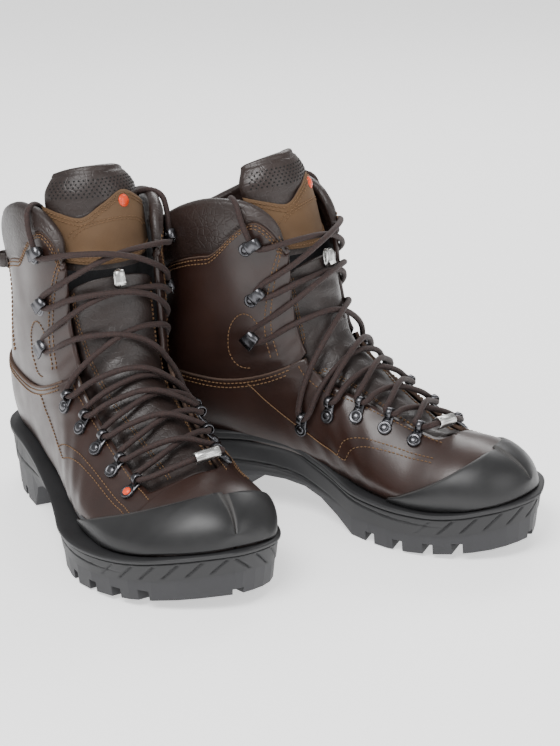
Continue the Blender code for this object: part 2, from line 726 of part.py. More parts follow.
# top edge of the badge on the right boot, from its outer end over the notch and the hump: s, h
BADGE_EDGE = np.array([(-1.0, 0.56), (-0.72, 0.66), (-0.34, 0.77), (0.02, 0.66), (0.38, 0.53), (0.66, 0.58), (1.0, 0.66)])


def badge_height(s, flip):
    return smooth_table(BADGE_EDGE, -s if flip else s)[:, 0]


def build_badge(flip):
    """The soft panel across the tongue, with its round stud."""
    columns, rows = 15, 5
    s = np.linspace(0.77, -0.77, columns)
    outer, inner = [], []
    for i in range(rows):
        f = i / (rows - 1.0)
        low = 0.075 + 0.05 * s * s
        h = low + (badge_height(s, flip) - low) * f
        outer.append(tongue_top(s, h, 2.2))
        inner.append(tongue_top(s, h, 0.8))
    body = shell("badge", np.array(outer), np.array(inner))
    at = 0.30 if flip else -0.30
    centre = tongue_top(at, 0.655, 0.0)
    normal = tongue_top(at, 0.655, 1.0) - centre
    return outward(combined("badge", body, [disc(centre, normal, 3.2, 1.6, 3.4)], "UNION"))


# ------------------------------------------------------------------ fittings

def frame_of(origin, along, normal):
    """A matrix in mm: X along, Z away from the surface."""
    z = Vector(normal).normalized()
    x = Vector(along)
    x = (x - z * x.dot(z)).normalized()
    y = z.cross(x)
    m = Matrix((x, y, z)).transposed().to_4x4()
    m.translation = Vector(origin)
    return m


def scaled(matrix):
    m = matrix.copy()
    m.translation = m.translation * MM
    return m


def ops_mesh(name, build):
    bm = bmesh.new()
    build(bm)
    bmesh.ops.recalc_face_normals(bm, faces=bm.faces)
    mesh = bpy.data.meshes.new(name)
    bm.to_mesh(mesh)
    bm.free()
    return mesh


def disc(centre, normal, radius, low, high, segments=12):
    """A round stud standing on a surface, domed a little."""
    m = scaled(frame_of(centre, (0.31, 0.95, 0.1), normal))

    def build(bm):
        cone = bmesh.ops.create_cone(bm, cap_ends=True, segments=segments, radius1=radius * MM, radius2=radius * 0.8 * MM, depth=(high - low) * MM)
        bmesh.ops.translate(bm, verts=cone["verts"], vec=(0.0, 0.0, (high + low) / 2.0 * MM))
        bmesh.ops.transform(bm, matrix=m, verts=bm.verts)

    return ops_mesh("stud", build)


def plate(length0, length1, width0, width1, low, high, shift=0.0):
    """A flat tapered plate from X length0 to length1."""
    points = []
    for z in (low, high):
        points += [(length0, shift - width0 / 2, z), (length1, shift - width1 / 2, z), (length1, shift + width1 / 2, z), (length0, shift + width0 / 2, z)]
    faces = [(3, 2, 1, 0), (4, 5, 6, 7), (0, 1, 5, 4), (1, 2, 6, 5), (2, 3, 7, 6), (3, 0, 4, 7)]
    return outward(mesh_from("plate", points, faces, merge=0.0))


def arch(x, radius, bar, width, foot, centre, steps=7):
    """A tunnel standing on a plate: legs up to the centre height, then half a ring over it."""
    path = [(x - radius, foot)]
    for i in range(steps):
        w = math.pi * i / (steps - 1.0)
        path.append((x - radius * math.cos(w), centre + radius * math.sin(w)))
    path.append((x + radius, foot))
    points, faces = [], []
    for i, (px, pz) in enumerate(path):
        w = math.pi * min(max(i - 1, 0), steps - 1) / (steps - 1.0)
        for dr, dy in ((-bar / 2, -width / 2), (bar / 2, -width / 2), (bar / 2, width / 2), (-bar / 2, width / 2)):
            points.append((px - dr * math.cos(w), dy, pz + dr * math.sin(w)))
    last = len(path) - 1
    for i in range(last):
        for j in range(4):
            k = (j + 1) % 4
            faces.append((4 * i + j, 4 * i + k, 4 * i + 4 + k, 4 * i + 4 + j))
    faces.append((3, 2, 1, 0))
    faces.append((4 * last, 4 * last + 1, 4 * last + 2, 4 * last + 3))
    return outward(mesh_from("arch", points, faces, merge=0.0))


TUNNEL_X = 9.6           # centre of the lace tunnel from the rivet
TUNNEL_Z = 3.5           # lace centre above the plate's underside
HOOK_X = 7.2             # lace centre behind a hook


def build_loop():
    """Lace loop: riveted plate with a raised tunnel at its inner end (X points inward)."""
    base = plate(-1.0, 13.2, 7.0, 5.6, 0.0, 1.2)
    parts = [disc((0, 0, 0), (0, 0, 1), RIVET_DIAMETER / 2.0, -0.15, 2.6, 10), arch(TUNNEL_X, 3.2, 1.1, 4.0, 0.6, TUNNEL_Z, 6)]
    return outward(combined("loop", base, parts, "UNION"))


def build_speed_hook():
    """Speed hook: rivet, plate and an open cup that the lace drops behind."""
    base = plate(-1.0, 11.4, 7.5, 6.0, 0.0, 1.2)
    web = plate(9.6, 11.2, 5.0, 5.0, 0.6, 6.8)
    cup = plate(3.6, 11.8, 6.6, 7.6, 6.1, 7.3)
    rivet = disc((-0.5, 0, 0), (0, 0, 1), RIVET_DIAMETER / 2.0, -0.15, 2.6, 10)
    return outward(combined("hook", base, [rivet, web, cup], "UNION"))


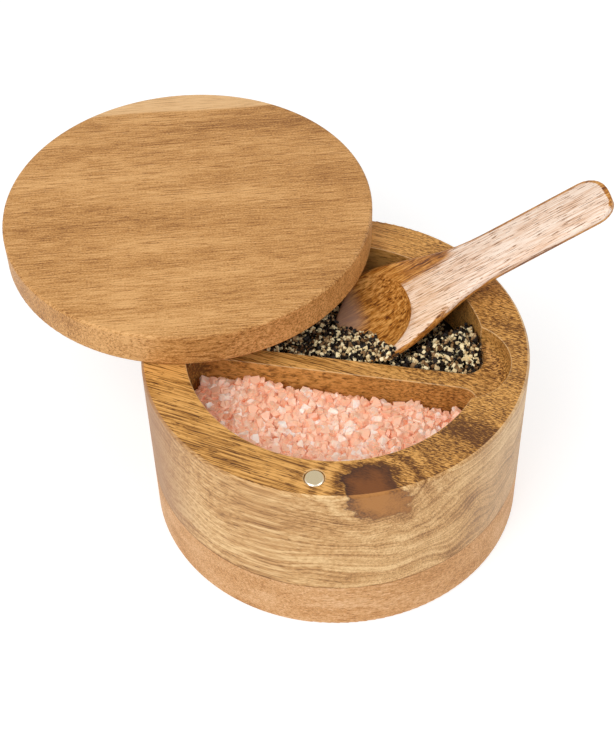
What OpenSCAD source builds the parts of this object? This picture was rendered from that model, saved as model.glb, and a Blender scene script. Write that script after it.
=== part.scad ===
// Round two-pocket salt box with a swivel lid, held shut by a pair of magnets.
// The origin is the centre of the underside, +Z is up and +X runs along the divider.

/* [Box] */
// Diameter of the round box
box_d = 127; // [110:1:155]
// Height of the block that holds the pockets
block_h = 46.5; // [38:0.5:60]
// Thickness of the board glued under the block
base_h = 20.6; // [12:0.2:26]
// Radius that softens the outer edges
edge_r = 1; // [0.5:0.1:2]

/* [Pockets] */
// Width of the rim between the pockets and the outside
rim_w = 14.5; // [12:0.5:18]
// Thickness of the divider between the pockets
divider_t = 6.4; // [5:0.2:9]
// Depth of the divider's top below the rim
divider_drop = 9.6; // [7:0.2:12]
// Radius of the corners where the divider meets the wall
corner_r = 6; // [4:0.5:8]

/* [Spoon recess] */
// Radius of the round recess at the divider's end
recess_r = 17; // [14:0.5:20]
// How far the recess reaches into the rim
recess_reach = 8.5; // [6:0.5:10]
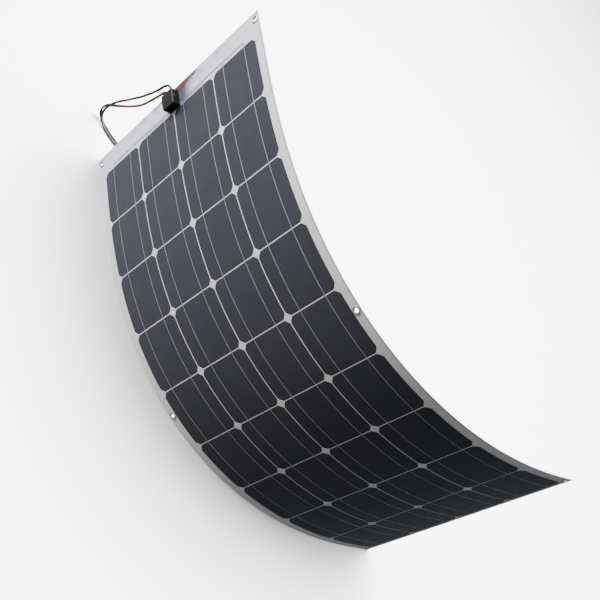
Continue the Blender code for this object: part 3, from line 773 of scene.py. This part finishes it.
def face_at(bm, height):
    bm.normal_update()
    flat = [f for f in bm.faces if abs(f.calc_center_median().z - height) < 1e-6]
    return max(flat, key=lambda face: face.calc_area())


def push(bm, face, inset, depth):
    """Insets a face, then moves the inner one along Z."""
    bmesh.ops.inset_region(bm, faces=[face], thickness=inset, use_even_offset=True)
    inner = bmesh.ops.extrude_discrete_faces(bm, faces=[face])["faces"][0]
    bmesh.ops.translate(bm, verts=inner.verts, vec=(0, 0, depth))
    return inner


base_top = BOX_Z - LID - LID_GAP
bm = plate((-BOX_X, -BOX_Y, 0), (BOX_X, BOX_Y, base_top), BOX_CORNER, 5)
push(bm, face_at(bm, base_top), WALL, WALL - base_top)
placed("box_base", bm, box_stand, "row_1", shaded_base_look, ["junction_box_base"])

bm = plate((-BOX_X, -BOX_Y, BOX_Z - LID), (BOX_X, BOX_Y, BOX_Z), BOX_CORNER, 5)
bm.normal_update()
bevel(bm, rim_edges(bm, BOX_Z), 0.0009, 3)
push(bm, face_at(bm, BOX_Z - LID), WALL + LID_GAP, -LID_RIM)
lid_nodes = ["junction_box_lid"]
placed("box_lid_shell", bm, box_stand, "box_lid", lid_look, lid_nodes)

TAB_HALF, TAB_THICK, TAB_DROP = 0.0045, 0.0012, 0.0075
for side, end in ((-1, "low"), (1, "high")):
    near, far = sorted((side * BOX_Y, side * (BOX_Y + TAB_THICK)))
    top = BOX_Z - 0.0008
    bm = plate((-TAB_HALF, near, BOX_Z - TAB_DROP), (TAB_HALF, far, top), 0.0005, 3)
    placed(f"box_tab_{end}", bm, box_stand, "box_lid", lid_look)
print("box", [round(value, 4) for value in box_stand.translation])

# %% [markdown]
# The box is bedded in sealant that is squeezed out round its foot. A low plate, a little wider
# than the box and with a round rim, gives the bead, and a coarse ripple breaks its surface.

# %% The sealant
SEALANT_REACH, SEALANT_TOP = 0.0016, 0.0011
squeezed = Finish("sealant", IOR=1.45)
ripple = squeezed.noise(squeezed.solid(), 240.0, 3.0)
sealant_look = squeezed.feed(
    Base_Color=squeezed.blend(ripple, (0.012, 0.012, 0.014), (0.028, 0.028, 0.032)),
    Roughness=squeezed.spread(ripple, 0.3, 0.7, 0.30, 0.50),
    Normal=squeezed.bump(ripple, 0.6, 0.0006),
)
x, y = BOX_X + SEALANT_REACH, BOX_Y + SEALANT_REACH
bm = plate((-x, -y, -(BOX_FOOT - FILM_HIGH)), (x, y, SEALANT_TOP), 0.004, 6)
bm.normal_update()
bevel(bm, rim_edges(bm, SEALANT_TOP), 0.0008, 3)
placed("sealant", bm, box_stand, "row_1", sealant_look)
print("sealant", round(2000 * x, 1), "by", round(2000 * y, 1), "mm")

# %% [markdown]
# Inside the box a green board carries the ends of the ribbons and a small diode. They only show
# when the lid is off, so the frame's own solids do, with finishes of their own.


# %% What the box holds
def speckled(name, scale, tones, **constants):
    finish = Finish(name, **constants)
    speck = finish.noise(finish.solid(), scale, 2.0)
    colour = finish.blend(speck, *tones)
    return finish.feed(Base_Color=colour, Normal=finish.bump(speck, 0.2, 0.0001))


BOARD_GREENS = (0.012, 0.085, 0.035), (0.022, 0.125, 0.052)
DIODE_BLACKS = (0.010, 0.010, 0.010), (0.022, 0.022, 0.022)
VARNISH = {"Coat_Weight": 0.5, "Coat_Roughness": 0.2}
board_look = speckled("circuit_board", 900.0, BOARD_GREENS, IOR=1.5, **VARNISH)
diode_look = speckled("diode_body", 700.0, DIODE_BLACKS, IOR=1.5, Roughness=0.4)
for name, look in (("terminal_board", board_look), ("bypass_diode", diode_look)):
    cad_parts[name].data.materials.clear()
    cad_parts[name].data.materials.append(look)
    print(name, "keeps the frame's solid")

# %% [markdown]
# ## The leads
#
# Two leads leave the side of the box that faces the short edge, sag past that edge and run down
# behind the sheet. There they lie on the floor, are wound twice round in a coil held by a tie,
# and end in two push-lock connectors. Each lead is one curve with a round section: its route is
# a smooth line through a few chosen points, then two turns of a helix, then a gentle swing to its
# connector.

# %% The routes
LEAD = 0.0055
BLACK_ROUTE = (
    (-0.5320, 0.1032, 0.2848),
    (-0.5400, 0.1090, 0.2785),
    (-0.5460, 0.1140, 0.2630),
    (-0.5509, 0.1183, 0.2400),
    (-0.5671, 0.1334, 0.1900),
    (-0.5865, 0.1500, 0.1420),
    (-0.6080, 0.1687, 0.0920),
    (-0.6182, 0.1779, 0.0600),
    (-0.6215, 0.1826, 0.0360),
    (-0.6185, 0.1838, 0.0195),
    (-0.6085, 0.1822, 0.0095),
    (-0.5930, 0.1800, 0.0045),
    (-0.5720, 0.1790, 0.0031),
    (-0.5495, 0.1800, 0.0031),
    (-0.5200, 0.1812, 0.0031),
    (-0.4850, 0.1796, 0.0031),
)
RED_ROUTE = (
    (-0.5300, 0.1018, 0.2708),
    (-0.5345, 0.1055, 0.2615),
    (-0.5390, 0.1098, 0.2380),
    (-0.5510, 0.1208, 0.1880),
    (-0.5673, 0.1349, 0.1500),
    (-0.5885, 0.1537, 0.1100),
    (-0.6060, 0.1670, 0.0800),
    (-0.6203, 0.1719, 0.0590),
    (-0.6274, 0.1809, 0.0360),
    (-0.6255, 0.1860, 0.0170),
    (-0.6150, 0.1886, 0.0062),
    (-0.5980, 0.1874, 0.0032),
    (-0.5720, 0.1858, 0.0031),
    (-0.5495, 0.1868, 0.0031),
    (-0.5200, 0.1880, 0.0031),
    (-0.4850, 0.1864, 0.0031),
)
CLOSE_STEPS = 16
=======
WORK REQUIRED: From the listing above, output exactly the run of lines that starts with the line containing "What OpenSCAD source" and ends with the line containing "edge_r = 1; // [0.5:0.1:2]".

SOLUTION:
What OpenSCAD source builds the parts of this object? This picture was rendered from that model, saved as model.glb, and a Blender scene script. Write that script after it.
=== part.scad ===
// Round two-pocket salt box with a swivel lid, held shut by a pair of magnets.
// The origin is the centre of the underside, +Z is up and +X runs along the divider.

/* [Box] */
// Diameter of the round box
box_d = 127; // [110:1:155]
// Height of the block that holds the pockets
block_h = 46.5; // [38:0.5:60]
// Thickness of the board glued under the block
base_h = 20.6; // [12:0.2:26]
// Radius that softens the outer edges
edge_r = 1; // [0.5:0.1:2]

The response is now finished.